Wi ke tu
Wiketu, staat er in grote letters op de stenen muur. Wi – ke – tu. Ik denk aan indianen en Old Shatterhand, op grote ruige paarden door een eindeloze vlakte met hier en daar een cactus en nergens water te bekennen.
Ik sta in een lange rij te wachten voor het rode licht. Geen paard te zien, laat staan een indiaan. Wel auto’s, rijen dik. Het is spitsuur, de tijd om stil te staan zodat je eindelijk eens leest wat op de muur geschreven staat.
Wiketu. En er staat ook nog iets onder.
Wiketu ver inningsplein.
Iets uit de jaren zeventig, vermoed ik, want wie ver-int er tegenwoordig nog? Het is alles buitenkant wat de klok slaat. Strakke boezems, volle lippen, sterke billen, een hoge rekening van de privékliniek. Hoewel we graag bij iedereen naar binnen loeren, big brother, de bauertjes, gouden kooi, zijn we zelf van binnen weg aan het rotten totdat we holle vaten zijn die alleen nog echo-en wat anderen beweren.
Wiketu Verinningsplein.
In grote bruine letters bevestigd aan de muur, met hier een daar een spatie, alsof de schrijver even na moest denken.
Het licht springt eindelijk op groen en de auto’s komen in beweging.
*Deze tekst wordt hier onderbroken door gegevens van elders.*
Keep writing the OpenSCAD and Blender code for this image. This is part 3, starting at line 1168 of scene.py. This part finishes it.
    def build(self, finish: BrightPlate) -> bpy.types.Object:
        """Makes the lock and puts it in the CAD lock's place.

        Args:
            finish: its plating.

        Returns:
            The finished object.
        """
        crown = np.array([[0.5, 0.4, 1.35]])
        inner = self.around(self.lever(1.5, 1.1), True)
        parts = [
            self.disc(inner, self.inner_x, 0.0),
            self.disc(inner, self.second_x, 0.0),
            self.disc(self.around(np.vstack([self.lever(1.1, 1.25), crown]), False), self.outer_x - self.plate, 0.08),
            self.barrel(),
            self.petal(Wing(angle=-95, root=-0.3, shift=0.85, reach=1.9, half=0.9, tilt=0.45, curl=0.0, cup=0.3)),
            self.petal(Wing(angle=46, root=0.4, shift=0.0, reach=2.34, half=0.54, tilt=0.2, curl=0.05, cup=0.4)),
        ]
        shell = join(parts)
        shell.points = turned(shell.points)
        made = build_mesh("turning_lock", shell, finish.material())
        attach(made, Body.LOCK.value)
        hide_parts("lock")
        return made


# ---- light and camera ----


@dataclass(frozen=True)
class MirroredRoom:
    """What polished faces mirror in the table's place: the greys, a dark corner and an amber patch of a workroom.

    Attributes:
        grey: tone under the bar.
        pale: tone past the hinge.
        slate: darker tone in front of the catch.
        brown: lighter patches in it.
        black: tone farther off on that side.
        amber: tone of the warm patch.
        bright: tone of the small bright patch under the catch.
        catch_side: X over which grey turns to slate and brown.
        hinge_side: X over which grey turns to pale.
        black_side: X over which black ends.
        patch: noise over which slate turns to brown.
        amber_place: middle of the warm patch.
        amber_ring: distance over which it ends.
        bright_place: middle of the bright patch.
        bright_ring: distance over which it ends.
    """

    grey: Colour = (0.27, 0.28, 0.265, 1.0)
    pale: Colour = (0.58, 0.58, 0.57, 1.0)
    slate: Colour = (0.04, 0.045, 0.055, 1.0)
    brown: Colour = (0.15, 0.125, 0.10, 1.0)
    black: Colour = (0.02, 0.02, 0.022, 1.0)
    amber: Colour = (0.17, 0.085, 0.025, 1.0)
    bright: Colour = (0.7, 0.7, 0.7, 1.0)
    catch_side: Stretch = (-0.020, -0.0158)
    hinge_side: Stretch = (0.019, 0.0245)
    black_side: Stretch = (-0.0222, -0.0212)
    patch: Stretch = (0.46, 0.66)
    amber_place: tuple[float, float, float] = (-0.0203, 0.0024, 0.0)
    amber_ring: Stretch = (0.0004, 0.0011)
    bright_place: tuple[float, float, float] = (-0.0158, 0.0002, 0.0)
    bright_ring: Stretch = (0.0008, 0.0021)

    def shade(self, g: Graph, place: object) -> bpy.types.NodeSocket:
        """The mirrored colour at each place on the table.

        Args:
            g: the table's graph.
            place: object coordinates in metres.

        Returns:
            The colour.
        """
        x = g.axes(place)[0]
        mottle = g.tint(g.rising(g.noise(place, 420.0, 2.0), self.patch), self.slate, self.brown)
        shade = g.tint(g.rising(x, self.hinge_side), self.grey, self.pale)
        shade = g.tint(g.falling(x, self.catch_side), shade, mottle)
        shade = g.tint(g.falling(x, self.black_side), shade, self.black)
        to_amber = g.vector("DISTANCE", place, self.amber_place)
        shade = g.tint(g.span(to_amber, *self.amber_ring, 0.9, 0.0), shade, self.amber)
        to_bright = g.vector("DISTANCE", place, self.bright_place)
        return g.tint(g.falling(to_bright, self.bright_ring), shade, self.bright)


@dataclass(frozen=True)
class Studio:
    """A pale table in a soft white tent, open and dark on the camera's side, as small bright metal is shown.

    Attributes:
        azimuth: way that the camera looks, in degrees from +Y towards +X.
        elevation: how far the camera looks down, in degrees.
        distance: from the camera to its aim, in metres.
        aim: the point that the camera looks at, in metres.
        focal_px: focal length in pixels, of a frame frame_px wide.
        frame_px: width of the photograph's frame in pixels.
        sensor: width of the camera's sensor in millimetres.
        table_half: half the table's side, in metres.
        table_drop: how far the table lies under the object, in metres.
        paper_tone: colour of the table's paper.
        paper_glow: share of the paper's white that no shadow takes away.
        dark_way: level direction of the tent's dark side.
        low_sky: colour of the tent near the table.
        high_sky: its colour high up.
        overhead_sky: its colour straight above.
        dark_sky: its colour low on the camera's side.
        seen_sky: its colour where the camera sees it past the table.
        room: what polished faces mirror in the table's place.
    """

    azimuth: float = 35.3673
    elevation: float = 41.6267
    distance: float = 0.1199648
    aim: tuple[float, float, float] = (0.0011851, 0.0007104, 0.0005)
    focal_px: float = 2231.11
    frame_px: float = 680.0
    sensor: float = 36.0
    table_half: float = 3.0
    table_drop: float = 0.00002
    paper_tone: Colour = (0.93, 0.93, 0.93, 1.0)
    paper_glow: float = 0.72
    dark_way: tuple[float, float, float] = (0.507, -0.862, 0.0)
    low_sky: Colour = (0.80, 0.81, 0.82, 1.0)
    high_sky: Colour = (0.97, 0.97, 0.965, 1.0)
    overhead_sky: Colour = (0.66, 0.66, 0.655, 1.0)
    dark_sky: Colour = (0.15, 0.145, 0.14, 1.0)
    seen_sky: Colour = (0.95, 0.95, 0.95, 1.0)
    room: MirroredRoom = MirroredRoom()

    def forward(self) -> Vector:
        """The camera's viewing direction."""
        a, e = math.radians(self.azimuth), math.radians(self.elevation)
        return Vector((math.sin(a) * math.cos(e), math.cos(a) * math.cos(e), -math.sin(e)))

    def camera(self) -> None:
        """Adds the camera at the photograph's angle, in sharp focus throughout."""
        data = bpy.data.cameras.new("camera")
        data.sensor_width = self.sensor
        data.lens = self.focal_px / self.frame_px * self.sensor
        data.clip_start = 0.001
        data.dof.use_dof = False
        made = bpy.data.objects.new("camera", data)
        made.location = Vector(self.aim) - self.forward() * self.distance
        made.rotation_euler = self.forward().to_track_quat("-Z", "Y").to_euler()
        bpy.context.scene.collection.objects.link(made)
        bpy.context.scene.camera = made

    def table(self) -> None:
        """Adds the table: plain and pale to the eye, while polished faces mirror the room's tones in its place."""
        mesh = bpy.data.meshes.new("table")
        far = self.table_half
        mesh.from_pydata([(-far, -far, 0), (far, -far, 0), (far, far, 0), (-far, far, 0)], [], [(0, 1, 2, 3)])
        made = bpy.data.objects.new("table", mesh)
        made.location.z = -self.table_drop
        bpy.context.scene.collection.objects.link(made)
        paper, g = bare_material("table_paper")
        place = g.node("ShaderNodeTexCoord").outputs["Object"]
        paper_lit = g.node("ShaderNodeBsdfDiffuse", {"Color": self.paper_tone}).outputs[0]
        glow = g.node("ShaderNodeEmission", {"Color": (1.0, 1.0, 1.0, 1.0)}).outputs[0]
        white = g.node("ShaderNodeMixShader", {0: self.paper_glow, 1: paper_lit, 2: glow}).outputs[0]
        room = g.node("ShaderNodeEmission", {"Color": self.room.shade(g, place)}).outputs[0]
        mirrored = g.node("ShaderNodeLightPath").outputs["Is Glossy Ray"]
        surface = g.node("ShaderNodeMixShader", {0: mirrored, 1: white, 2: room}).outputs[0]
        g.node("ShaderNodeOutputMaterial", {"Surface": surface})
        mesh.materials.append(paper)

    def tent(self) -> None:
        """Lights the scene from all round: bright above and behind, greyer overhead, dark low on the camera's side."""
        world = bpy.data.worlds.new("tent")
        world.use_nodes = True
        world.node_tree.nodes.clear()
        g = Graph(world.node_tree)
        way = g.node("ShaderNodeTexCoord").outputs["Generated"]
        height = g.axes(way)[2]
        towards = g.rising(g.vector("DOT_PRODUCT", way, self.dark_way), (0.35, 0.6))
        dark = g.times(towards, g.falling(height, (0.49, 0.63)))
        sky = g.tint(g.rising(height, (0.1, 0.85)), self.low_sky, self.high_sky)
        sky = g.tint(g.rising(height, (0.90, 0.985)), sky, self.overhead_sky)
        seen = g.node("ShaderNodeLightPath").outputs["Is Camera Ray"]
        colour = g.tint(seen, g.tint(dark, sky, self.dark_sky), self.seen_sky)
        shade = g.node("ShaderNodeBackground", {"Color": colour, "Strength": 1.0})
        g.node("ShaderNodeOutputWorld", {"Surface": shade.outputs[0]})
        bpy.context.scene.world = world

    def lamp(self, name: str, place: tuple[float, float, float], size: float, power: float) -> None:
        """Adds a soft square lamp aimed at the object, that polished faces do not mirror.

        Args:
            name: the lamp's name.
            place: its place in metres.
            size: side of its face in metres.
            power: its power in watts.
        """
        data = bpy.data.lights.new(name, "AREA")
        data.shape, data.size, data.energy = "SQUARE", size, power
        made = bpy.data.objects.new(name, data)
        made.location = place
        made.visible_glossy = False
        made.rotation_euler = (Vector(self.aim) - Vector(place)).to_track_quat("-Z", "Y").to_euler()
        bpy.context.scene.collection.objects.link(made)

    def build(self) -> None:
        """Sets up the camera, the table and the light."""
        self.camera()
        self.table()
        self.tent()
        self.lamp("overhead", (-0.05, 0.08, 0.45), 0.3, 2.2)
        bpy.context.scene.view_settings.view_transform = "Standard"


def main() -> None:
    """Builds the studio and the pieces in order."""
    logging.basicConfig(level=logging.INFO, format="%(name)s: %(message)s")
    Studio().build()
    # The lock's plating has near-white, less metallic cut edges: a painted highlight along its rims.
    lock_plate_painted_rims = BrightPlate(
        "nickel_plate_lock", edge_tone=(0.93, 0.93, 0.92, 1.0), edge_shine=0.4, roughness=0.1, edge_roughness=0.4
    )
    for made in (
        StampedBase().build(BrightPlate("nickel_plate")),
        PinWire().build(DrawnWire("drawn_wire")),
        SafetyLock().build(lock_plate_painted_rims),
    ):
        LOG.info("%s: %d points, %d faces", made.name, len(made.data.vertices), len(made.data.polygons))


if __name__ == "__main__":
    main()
Een voor een draaien ze linksaf, het kruispunt op, van Paterswoldseweg naar Winkelcentrum Overwinningsplein. Nu ik langzaam optrek zie ik beneden in het gras een paar losgeraakte letters, een O, een W en nog zo wat. Ze liggen langzaam tot stof weder te keren totdat niemand meer weet dat ze ooit hebben bestaan.